# Data lines
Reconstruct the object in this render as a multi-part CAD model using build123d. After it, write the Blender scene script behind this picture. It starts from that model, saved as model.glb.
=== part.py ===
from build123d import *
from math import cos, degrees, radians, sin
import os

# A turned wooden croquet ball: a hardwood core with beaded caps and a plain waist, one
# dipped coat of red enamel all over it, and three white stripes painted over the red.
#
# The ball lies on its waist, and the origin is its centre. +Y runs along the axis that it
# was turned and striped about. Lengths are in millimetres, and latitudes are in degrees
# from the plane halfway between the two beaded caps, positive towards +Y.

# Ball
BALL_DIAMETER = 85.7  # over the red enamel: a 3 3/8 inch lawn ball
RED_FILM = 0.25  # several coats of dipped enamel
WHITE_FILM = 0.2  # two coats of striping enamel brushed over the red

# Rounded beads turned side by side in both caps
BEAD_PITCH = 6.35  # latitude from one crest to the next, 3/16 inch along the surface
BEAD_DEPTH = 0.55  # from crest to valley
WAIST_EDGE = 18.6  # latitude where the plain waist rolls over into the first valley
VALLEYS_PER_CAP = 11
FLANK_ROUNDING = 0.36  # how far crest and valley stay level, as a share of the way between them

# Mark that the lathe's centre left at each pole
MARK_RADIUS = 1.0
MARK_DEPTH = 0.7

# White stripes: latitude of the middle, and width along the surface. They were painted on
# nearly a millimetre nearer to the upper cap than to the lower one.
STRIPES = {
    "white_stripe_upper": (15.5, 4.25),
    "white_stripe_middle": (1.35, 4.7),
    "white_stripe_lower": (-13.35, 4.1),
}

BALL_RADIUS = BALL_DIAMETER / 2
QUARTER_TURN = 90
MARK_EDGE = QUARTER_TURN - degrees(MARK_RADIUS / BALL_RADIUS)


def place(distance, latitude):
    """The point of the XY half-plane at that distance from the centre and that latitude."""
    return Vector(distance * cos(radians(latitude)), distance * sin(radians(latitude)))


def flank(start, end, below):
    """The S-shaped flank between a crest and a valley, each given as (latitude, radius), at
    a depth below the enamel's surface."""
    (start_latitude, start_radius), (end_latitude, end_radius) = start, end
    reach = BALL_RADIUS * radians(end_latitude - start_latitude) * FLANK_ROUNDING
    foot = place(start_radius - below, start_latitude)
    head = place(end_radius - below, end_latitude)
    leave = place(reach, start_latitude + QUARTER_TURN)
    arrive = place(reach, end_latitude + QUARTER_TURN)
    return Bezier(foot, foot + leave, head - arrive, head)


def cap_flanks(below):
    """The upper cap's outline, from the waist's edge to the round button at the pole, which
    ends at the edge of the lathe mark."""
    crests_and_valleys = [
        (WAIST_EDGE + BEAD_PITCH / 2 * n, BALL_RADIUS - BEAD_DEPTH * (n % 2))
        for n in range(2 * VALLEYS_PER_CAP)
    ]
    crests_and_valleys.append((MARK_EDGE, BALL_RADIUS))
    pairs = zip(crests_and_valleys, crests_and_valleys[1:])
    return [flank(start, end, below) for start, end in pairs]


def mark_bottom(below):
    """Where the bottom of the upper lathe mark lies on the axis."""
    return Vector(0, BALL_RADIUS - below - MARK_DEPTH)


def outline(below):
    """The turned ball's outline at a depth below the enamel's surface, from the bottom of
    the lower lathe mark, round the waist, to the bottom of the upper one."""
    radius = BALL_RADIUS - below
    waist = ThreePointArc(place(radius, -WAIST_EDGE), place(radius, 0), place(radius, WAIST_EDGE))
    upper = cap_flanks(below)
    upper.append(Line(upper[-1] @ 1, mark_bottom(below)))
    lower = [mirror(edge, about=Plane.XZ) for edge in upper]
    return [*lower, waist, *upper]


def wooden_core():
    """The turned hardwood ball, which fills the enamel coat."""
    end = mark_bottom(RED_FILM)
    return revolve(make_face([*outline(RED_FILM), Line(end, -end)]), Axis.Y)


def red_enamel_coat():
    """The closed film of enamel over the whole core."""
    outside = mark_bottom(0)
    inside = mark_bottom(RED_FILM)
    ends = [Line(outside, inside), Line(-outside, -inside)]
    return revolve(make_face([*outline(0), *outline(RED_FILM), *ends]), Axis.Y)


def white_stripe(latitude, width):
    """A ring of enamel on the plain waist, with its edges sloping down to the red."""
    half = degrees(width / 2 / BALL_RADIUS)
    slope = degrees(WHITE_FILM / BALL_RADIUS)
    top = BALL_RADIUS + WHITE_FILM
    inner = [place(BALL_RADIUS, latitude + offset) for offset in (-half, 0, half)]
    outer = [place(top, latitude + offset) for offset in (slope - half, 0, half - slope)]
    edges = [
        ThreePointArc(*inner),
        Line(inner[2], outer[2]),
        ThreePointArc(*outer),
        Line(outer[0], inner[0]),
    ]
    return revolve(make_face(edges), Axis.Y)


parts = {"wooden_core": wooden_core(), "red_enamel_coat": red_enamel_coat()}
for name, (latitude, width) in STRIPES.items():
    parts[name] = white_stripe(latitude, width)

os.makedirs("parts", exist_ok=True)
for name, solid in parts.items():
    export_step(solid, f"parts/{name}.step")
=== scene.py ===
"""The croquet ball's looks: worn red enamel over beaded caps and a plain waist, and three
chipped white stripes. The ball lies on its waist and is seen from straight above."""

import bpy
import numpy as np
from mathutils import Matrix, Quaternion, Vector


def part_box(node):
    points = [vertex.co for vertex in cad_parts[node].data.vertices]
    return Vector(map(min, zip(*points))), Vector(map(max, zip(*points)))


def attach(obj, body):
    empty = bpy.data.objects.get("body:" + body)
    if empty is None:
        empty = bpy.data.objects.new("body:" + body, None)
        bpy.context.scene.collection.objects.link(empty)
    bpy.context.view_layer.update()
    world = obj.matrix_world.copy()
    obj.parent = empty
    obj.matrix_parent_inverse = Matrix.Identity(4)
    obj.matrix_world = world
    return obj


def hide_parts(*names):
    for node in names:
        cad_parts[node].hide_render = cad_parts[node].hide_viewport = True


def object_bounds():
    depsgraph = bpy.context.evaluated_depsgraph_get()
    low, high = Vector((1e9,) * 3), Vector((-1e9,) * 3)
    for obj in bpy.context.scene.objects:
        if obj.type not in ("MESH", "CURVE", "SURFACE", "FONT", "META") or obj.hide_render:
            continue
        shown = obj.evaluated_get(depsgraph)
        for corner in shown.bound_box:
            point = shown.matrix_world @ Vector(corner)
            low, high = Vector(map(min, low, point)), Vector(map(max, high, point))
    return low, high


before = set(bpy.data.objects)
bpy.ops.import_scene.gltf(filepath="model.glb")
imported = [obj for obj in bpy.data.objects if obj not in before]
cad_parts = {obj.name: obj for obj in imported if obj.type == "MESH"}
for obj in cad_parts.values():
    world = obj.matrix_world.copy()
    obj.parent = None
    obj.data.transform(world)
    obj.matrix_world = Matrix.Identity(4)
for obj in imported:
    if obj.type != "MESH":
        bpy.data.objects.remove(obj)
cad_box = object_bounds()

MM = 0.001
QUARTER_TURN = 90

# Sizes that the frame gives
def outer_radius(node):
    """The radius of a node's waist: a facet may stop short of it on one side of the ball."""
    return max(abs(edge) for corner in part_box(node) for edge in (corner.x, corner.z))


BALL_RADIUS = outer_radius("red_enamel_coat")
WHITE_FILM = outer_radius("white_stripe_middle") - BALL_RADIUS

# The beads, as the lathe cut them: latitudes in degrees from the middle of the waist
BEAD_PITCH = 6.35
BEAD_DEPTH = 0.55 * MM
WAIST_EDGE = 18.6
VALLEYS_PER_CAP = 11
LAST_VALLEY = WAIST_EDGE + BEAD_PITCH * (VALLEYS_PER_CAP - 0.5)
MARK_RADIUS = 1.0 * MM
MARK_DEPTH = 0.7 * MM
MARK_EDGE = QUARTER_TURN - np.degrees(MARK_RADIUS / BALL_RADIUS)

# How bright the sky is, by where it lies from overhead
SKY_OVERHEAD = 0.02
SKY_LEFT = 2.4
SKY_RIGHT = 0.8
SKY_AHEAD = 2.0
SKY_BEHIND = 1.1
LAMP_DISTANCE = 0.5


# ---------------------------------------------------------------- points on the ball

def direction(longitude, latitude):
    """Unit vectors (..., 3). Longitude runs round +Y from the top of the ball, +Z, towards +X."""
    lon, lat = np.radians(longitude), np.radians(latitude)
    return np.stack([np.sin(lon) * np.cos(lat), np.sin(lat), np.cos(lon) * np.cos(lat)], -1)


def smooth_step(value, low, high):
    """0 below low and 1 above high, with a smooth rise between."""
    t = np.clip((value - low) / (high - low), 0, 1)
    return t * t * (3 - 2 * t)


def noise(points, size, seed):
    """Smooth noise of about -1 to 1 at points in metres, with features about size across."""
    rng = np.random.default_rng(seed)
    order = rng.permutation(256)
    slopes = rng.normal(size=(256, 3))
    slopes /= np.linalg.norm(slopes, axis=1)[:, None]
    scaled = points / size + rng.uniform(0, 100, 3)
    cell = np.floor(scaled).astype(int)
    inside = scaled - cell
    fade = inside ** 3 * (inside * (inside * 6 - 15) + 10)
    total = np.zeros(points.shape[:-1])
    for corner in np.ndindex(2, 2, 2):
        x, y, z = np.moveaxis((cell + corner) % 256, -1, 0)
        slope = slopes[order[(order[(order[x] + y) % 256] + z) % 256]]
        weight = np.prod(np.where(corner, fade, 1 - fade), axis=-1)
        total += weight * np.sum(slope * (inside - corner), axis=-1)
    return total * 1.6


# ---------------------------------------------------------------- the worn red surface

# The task
Repeat, character for character, the lines of the material above from the line with "slope = degrees(WHITE_FILM / BALL_RADIUS)" through the line with "if empty is".

# Output for this exercise
    slope = degrees(WHITE_FILM / BALL_RADIUS)
    top = BALL_RADIUS + WHITE_FILM
    inner = [place(BALL_RADIUS, latitude + offset) for offset in (-half, 0, half)]
    outer = [place(top, latitude + offset) for offset in (slope - half, 0, half - slope)]
    edges = [
        ThreePointArc(*inner),
        Line(inner[2], outer[2]),
        ThreePointArc(*outer),
        Line(outer[0], inner[0]),
    ]
    return revolve(make_face(edges), Axis.Y)


parts = {"wooden_core": wooden_core(), "red_enamel_coat": red_enamel_coat()}
for name, (latitude, width) in STRIPES.items():
    parts[name] = white_stripe(latitude, width)

os.makedirs("parts", exist_ok=True)
for name, solid in parts.items():
    export_step(solid, f"parts/{name}.step")
=== scene.py ===
"""The croquet ball's looks: worn red enamel over beaded caps and a plain waist, and three
chipped white stripes. The ball lies on its waist and is seen from straight above."""

import bpy
import numpy as np
from mathutils import Matrix, Quaternion, Vector


def part_box(node):
    points = [vertex.co for vertex in cad_parts[node].data.vertices]
    return Vector(map(min, zip(*points))), Vector(map(max, zip(*points)))


def attach(obj, body):
    empty = bpy.data.objects.get("body:" + body)
    if empty is None:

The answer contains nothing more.